Problem details » Only the lines from the start up to and including the line containing "under construction: its" should be repeated, word for word.

◇ ◇ ◇ ◇

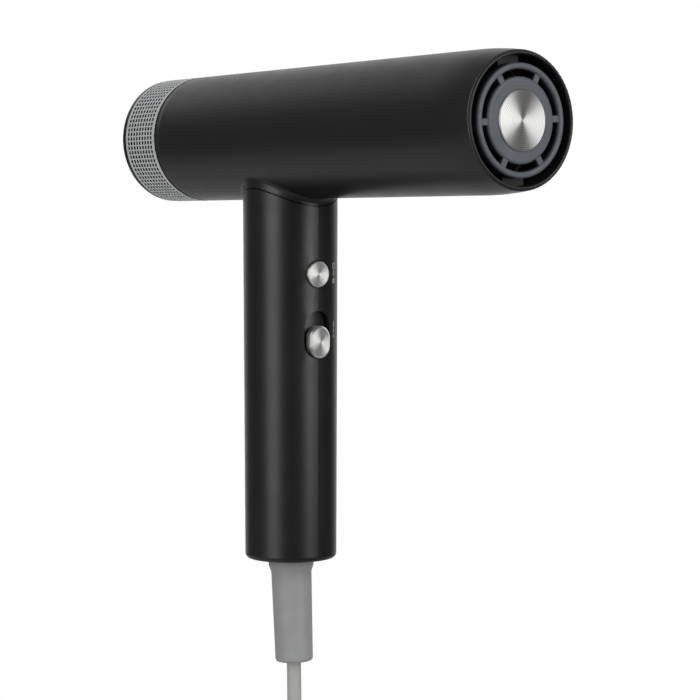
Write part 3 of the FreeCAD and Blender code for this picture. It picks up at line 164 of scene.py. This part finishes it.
SOCKET_NAMES = {
    "roughness": "Roughness",
    "metallic": "Metallic",
    "specular": "Specular IOR Level",
    "coat": "Coat Weight",
    "anisotropic": "Anisotropic",
    "turn": "Anisotropic Rotation",
    "sheen": "Sheen Weight",
}


class Finish:
    """A material under construction: its nodes, its links and its main shader."""

    def __init__(self, name):
        self.material = bpy.data.materials.new(name)
        self.material.use_nodes = True
        self.tree = self.material.node_tree
        self.shader = self.tree.nodes["Principled BSDF"]

    def node(self, kind, **settings):
        made = self.tree.nodes.new(kind)
        for setting, wanted in settings.items():
            setattr(made, setting, wanted)
        return made

    def link(self, output, target):
        self.tree.links.new(output, target)

    def place(self):
        return self.node("ShaderNodeTexCoord").outputs["Object"]

    def set(self, **sockets):
        for word, number in sockets.items():
            self.shader.inputs[SOCKET_NAMES[word]].default_value = number
        return self

    def noise(self, size, detail=3.0):
        """Noise whose blotches are about "size" metres across."""
        texture = self.node("ShaderNodeTexNoise")
        texture.inputs["Scale"].default_value = 1 / size
        texture.inputs["Detail"].default_value = detail
        self.link(self.place(), texture.inputs["Vector"])
        return texture.outputs["Fac"]

    def ramp(self, source, low, high, start=0.3, end=0.7):
        """A number from 0 to 1 turned into a number from low to high."""
        scale = self.node("ShaderNodeMapRange")
        scale.inputs["From Min"].default_value = start
        scale.inputs["From Max"].default_value = end
        scale.inputs["To Min"].default_value = low
        scale.inputs["To Max"].default_value = high
        self.link(source, scale.inputs["Value"])
        return scale.outputs["Result"]

    def math(self, operation, first, second=None):
        made = self.node("ShaderNodeMath", operation=operation)
        for socket, item in zip(made.inputs, (first, second)):
            if item is None:
                continue
            if isinstance(item, (int, float)):
                socket.default_value = item
            else:
                self.link(item, socket)
        return made.outputs["Value"]

    def blend(self, share, first, second):
        """A colour between two colours; share is an output from 0 to 1."""
        mix = self.node("ShaderNodeMix", data_type="RGBA")
        self.link(share, mix.inputs["Factor"])
        mix.inputs["A"].default_value = (*first, 1)
        mix.inputs["B"].default_value = (*second, 1)
        return mix.outputs["Result"]

    def colour(self, output):
        self.link(output, self.shader.inputs["Base Color"])
        return self

    def bump(self, height, depth):
        """Bump of a real depth in metres; bumps pile up on each other."""
        made = self.node("ShaderNodeBump")
        made.inputs["Distance"].default_value = depth
        made.inputs["Strength"].default_value = 1.0
        self.link(height, made.inputs["Height"])
        before = self.shader.inputs["Normal"].links
        if before:
            self.link(before[0].from_socket, made.inputs["Normal"])
        self.link(made.outputs["Normal"], self.shader.inputs["Normal"])
        return self

    def axes(self, centre=(0, 0, 0)):
        """X, Y and Z from a centre, as three outputs."""
        shift = self.node("ShaderNodeVectorMath", operation="SUBTRACT")
        shift.inputs[1].default_value = centre
        self.link(self.place(), shift.inputs[0])
        split = self.node("ShaderNodeSeparateXYZ")
        self.link(shift.outputs["Vector"], split.inputs["Vector"])
        return split.outputs["X"], split.outputs["Y"], split.outputs["Z"]

    def waves(self, source, pitch):
        """A smooth wave from 0 to 1 that repeats every "pitch" of the source."""
        angle = self.math("MULTIPLY", source, 2 * math.pi / pitch)
        return self.ramp(self.math("SINE", angle), 0, 1, -1, 1)


# ---------------------------------------------------------------- materials

# Painted shade: behind its front the grille's colour darkens from the first depth on, where its
# sides lie in shadow, and is darkest at the second.
SHADE_START = 0.0008
SHADE_DEEP = 0.0024
SHADE_DARKEST = 0.12

TURNED_COLOUR = (0.93, 0.92, 0.895)
TURNED_ROUGHNESS = 0.3
# Turns the metal's highlight a quarter round, so that it spreads across the grooves.
ACROSS_THE_GROOVES = 0.25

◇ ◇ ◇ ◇

The answer »
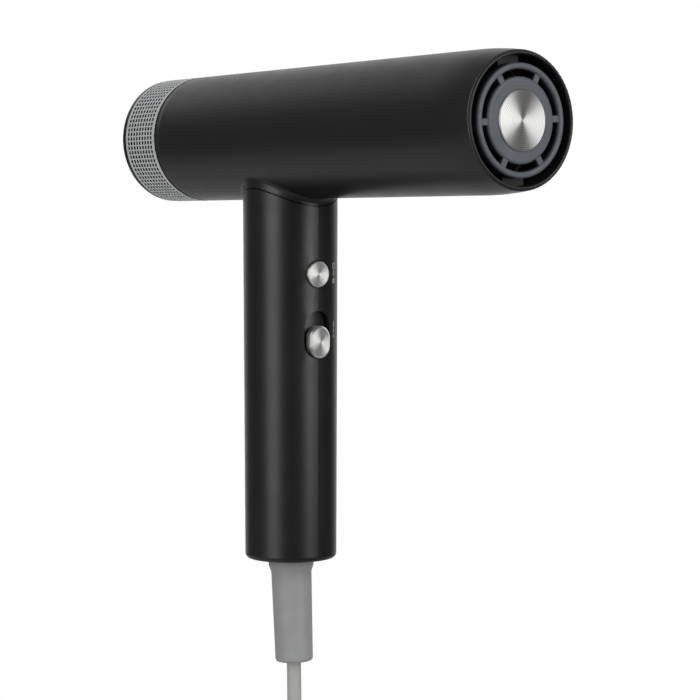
Write part 3 of the FreeCAD and Blender code for this picture. It picks up at line 164 of scene.py. This part finishes it.
SOCKET_NAMES = {
    "roughness": "Roughness",
    "metallic": "Metallic",
    "specular": "Specular IOR Level",
    "coat": "Coat Weight",
    "anisotropic": "Anisotropic",
    "turn": "Anisotropic Rotation",
    "sheen": "Sheen Weight",
}


class Finish:
    """A material under construction: its nodes, its links and its main shader."""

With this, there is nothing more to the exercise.